[INSTRUCTIONS TO FOLLOW]:
Isolate every line in the data with the string "axes" and copy it.

[INPUT MATERIAL]:
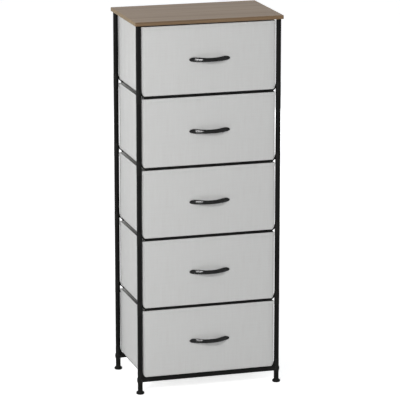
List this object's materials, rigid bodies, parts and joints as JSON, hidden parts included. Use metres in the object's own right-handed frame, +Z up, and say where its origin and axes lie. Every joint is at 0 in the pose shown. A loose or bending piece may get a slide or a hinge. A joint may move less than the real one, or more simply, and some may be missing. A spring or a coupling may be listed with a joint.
{
  "type": "fabric drawer dresser",
  "caption": "Tall narrow dresser with open-topped fabric drawers that slide out of a slim tubular steel frame under a flat wooden top.",
  "frame": {"origin": "at floor level, in the middle of the outer box, which reaches from the back edge of the top board to the front of the handles", "axes": "+Z up, the drawers face and open towards -Y, +X to the right seen from the front"},
  "size_m": [0.48, 0.3164, 1.197],
  "materials": {
    "board_wood": "matt printed woodgrain laminate on particle board",
    "frame_steel": "satin black powder coat",
    "frame_plastic": "moulded black, lightly textured",
    "drawer_fabric": "light grey non-woven fabric, sewn",
    "fibreboard": "raw fibreboard",
    "handle_plastic": "glossy black moulding"
  },
  "bodies": {
    "frame": {"top_board": "board_wood", "top_plug_front_left": "frame_plastic", "post_front_left": "frame_steel", "top_plug_front_right": "frame_plastic", "post_front_right": "frame_steel", "top_plug_back_left": "frame_plastic", "post_back_left": "frame_steel", "top_plug_back_right": "frame_plastic", "post_back_right": "frame_steel", "side_rail_1_left": "frame_steel", "side_rail_1_right": "frame_steel", "cross_rod_1_front": "frame_steel", "cross_rod_1_back": "frame_steel", "side_rail_2_left": "frame_steel", "side_rail_2_right": "frame_steel", "cross_rod_2_front": "frame_steel", "cross_rod_2_back": "frame_steel", "side_rail_3_left": "frame_steel", "side_rail_3_right": "frame_steel", "cross_rod_3_front": "frame_steel", "cross_rod_3_back": "frame_steel", "side_rail_4_left": "frame_steel", "side_rail_4_right": "frame_steel", "cross_rod_4_front": "frame_steel", "cross_rod_4_back": "frame_steel", "side_rail_5_left": "frame_steel", "side_rail_5_right": "frame_steel", "bottom_tube_front": "frame_steel", "bottom_tube_back": "frame_steel"},
    "drawer_1": {"drawer_1_fabric": "drawer_fabric", "drawer_1_front_board": "fibreboard", "drawer_1_bottom_board": "fibreboard", "drawer_1_handle": "handle_plastic"},
    "drawer_2": {"drawer_2_fabric": "drawer_fabric", "drawer_2_front_board": "fibreboard", "drawer_2_bottom_board": "fibreboard", "drawer_2_handle": "handle_plastic"},
    "drawer_3": {"drawer_3_fabric": "drawer_fabric", "drawer_3_front_board": "fibreboard", "drawer_3_bottom_board": "fibreboard", "drawer_3_handle": "handle_plastic"},
    "drawer_4": {"drawer_4_fabric": "drawer_fabric", "drawer_4_front_board": "fibreboard", "drawer_4_bottom_board": "fibreboard", "drawer_4_handle": "handle_plastic"},
    "drawer_5": {"drawer_5_fabric": "drawer_fabric", "drawer_5_front_board": "fibreboard", "drawer_5_bottom_board": "fibreboard", "drawer_5_handle": "handle_plastic"},
    "foot_front_left": {"foot_front_left": "frame_plastic"},
    "foot_front_right": {"foot_front_right": "frame_plastic"},
    "foot_back_left": {"foot_back_left": "frame_plastic"},
    "foot_back_right": {"foot_back_right": "frame_plastic"}
  },
  "joints": [
    {"name": "drawer_1_slide", "type": "slide", "parent": "frame", "child": "drawer_1", "axis": [0, -1, 0], "range_m": [0, 0.23]},
    {"name": "drawer_2_slide", "type": "slide", "parent": "frame", "child": "drawer_2", "axis": [0, -1, 0], "range_m": [0, 0.23]},
    {"name": "drawer_3_slide", "type": "slide", "parent": "frame", "child": "drawer_3", "axis": [0, -1, 0], "range_m": [0, 0.23]},
    {"name": "drawer_4_slide", "type": "slide", "parent": "frame", "child": "drawer_4", "axis": [0, -1, 0], "range_m": [0, 0.23]},
    {"name": "drawer_5_slide", "type": "slide", "parent": "frame", "child": "drawer_5", "axis": [0, -1, 0], "range_m": [0, 0.23]},
    {"name": "foot_front_left_turn", "type": "hinge", "parent": "frame", "child": "foot_front_left", "pos_m": [-0.227, -0.12885, 0], "axis": [0, 0, 1], "continuous": true},
    {"name": "foot_front_right_turn", "type": "hinge", "parent": "frame", "child": "foot_front_right", "pos_m": [0.227, -0.12885, 0], "axis": [0, 0, 1], "continuous": true},
    {"name": "foot_back_left_turn", "type": "hinge", "parent": "frame", "child": "foot_back_left", "pos_m": [-0.227, 0.14515, 0], "axis": [0, 0, 1], "continuous": true},
    {"name": "foot_back_right_turn", "type": "hinge", "parent": "frame", "child": "foot_back_right", "pos_m": [0.227, 0.14515, 0], "axis": [0, 0, 1], "continuous": true}
  ]
}
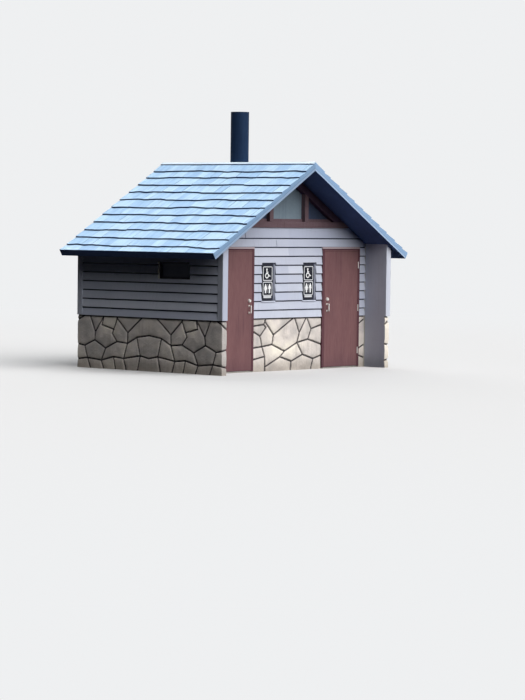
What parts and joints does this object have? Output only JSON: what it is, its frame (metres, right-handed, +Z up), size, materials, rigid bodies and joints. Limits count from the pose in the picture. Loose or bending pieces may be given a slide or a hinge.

[FINISHED TASK]:
List this object's materials, rigid bodies, parts and joints as JSON, hidden parts included. Use metres in the object's own right-handed frame, +Z up, and say where its origin and axes lie. Every joint is at 0 in the pose shown. A loose or bending piece may get a slide or a hinge. A joint may move less than the real one, or more simply, and some may be missing. A spring or a coupling may be listed with a joint.
  "frame": {"origin": "at floor level, in the middle of the outer box, which reaches from the back edge of the top board to the front of the handles", "axes": "+Z up, the drawers face and open towards -Y, +X to the right seen from the front"},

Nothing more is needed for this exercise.